11. (Original) The method of Claim 1, further comprising constructing a memory access dependence graph.

12. (Original) The method of Claim 1, further comprising:  
constructing a memory access dependence graph; and  
identifying a memory access dependence chain from the memory access dependence graph.

13. (Currently Amended) An article of manufacture comprising a non-transitory machine accessible medium including sequences of instructions, the sequences of instructions including instructions which when executed cause the machine to perform:

partitioning instructions in code into a plurality of pipeline stages to be executed in parallel by among a plurality of processors based on memory access latency associated with the instructions.

14. (Currently Amended) The article of manufacture of Claim 13, further comprising instructions which when executed causes the machine to further perform constructing a memory access dependence graph.

15. (Currently Amended) The article of manufacture of Claim 13, wherein partitioning instructions comprises partitioning a memory access dependence chain into an upstage stream by assigning a first number of desired upstream nodes to the upstream stage, and assigning

**AMENDMENT**

Serial Number: 10/585,680  
Filing Date: July 10, 2006

Title: METHOD AND APPARATUS FOR PARTITIONING PROGRAMS TO BALANCE MEMORY LATENCY

Page 7  
Dkt: P22886/INT:P036

instructions in the code ~~for on~~ which the first number of desired upstream nodes are dependent ~~on~~ to the upstream stage.

16. (Currently Amended) A code partitioning analysis unit implemented on a processor, comprising:

a dependence information unit to identify dependencies between instructions in code; and  
a code partitioning unit to partition instructions in the code into a plurality of pipeline stages to be executed by among a plurality of processors based on memory access latency associated with the instructions.

17. (Currently Amended) The apparatus of Claim 16, wherein the code partition unit comprises:

a length unit to determine a number of ~~desired lengths of upstream nodes from a memory access dependence chain~~ to assign to an upstream stage;  
an assignment unit to assign a first number of desired ~~lengths of upstream~~ nodes to the upstream stage;  
a close up unit to assign instructions in the code for which the first number of desired length of upstream nodes are dependent ~~on~~ to the upstream stage; and  
an evaluation unit to determine whether a computed weight of the upstream stage exceeds a predetermined value.

18. (Currently amended) The apparatus of Claim 17~~46~~, wherein the length unit determines a new number of desired length of upstream nodes in response to the evaluation unit determining that the computed weight of the upstream stage exceeds the predetermined value.

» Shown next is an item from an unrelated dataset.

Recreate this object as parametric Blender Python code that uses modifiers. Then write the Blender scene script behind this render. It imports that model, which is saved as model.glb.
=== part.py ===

19. (Currently Amended) The apparatus of Claim 16, wherein the length unit determines a number of ~~desired length of downstream nodes from the memory access dependence chain~~ to assign to a downstream stage, the assignment unit assigns a first number of desired ~~length of downstream nodes~~ to the downstream stage, the close up unit assigns instructions in the code ~~for on~~ which are dependent on the first number of desired length of down stream nodes, and an evaluation unit to determine whether a computed weight of the downstream stage exceeds the predetermined value.

**AMENDMENT**

Serial Number: 10/585,680

Filing Date: July 10, 2006

Title: METHOD AND APPARATUS FOR PARTITIONING PROGRAMS TO BALANCE MEMORY LATENCY

---

**Page 8**

Dkt: P22886/INT.P036

20. (Currently Amended) The apparatus of Claim 19, further comprising a balancing unit to assign remaining instructions to the upstream stage and the downstream stage in a manner that substantially balances computed weight.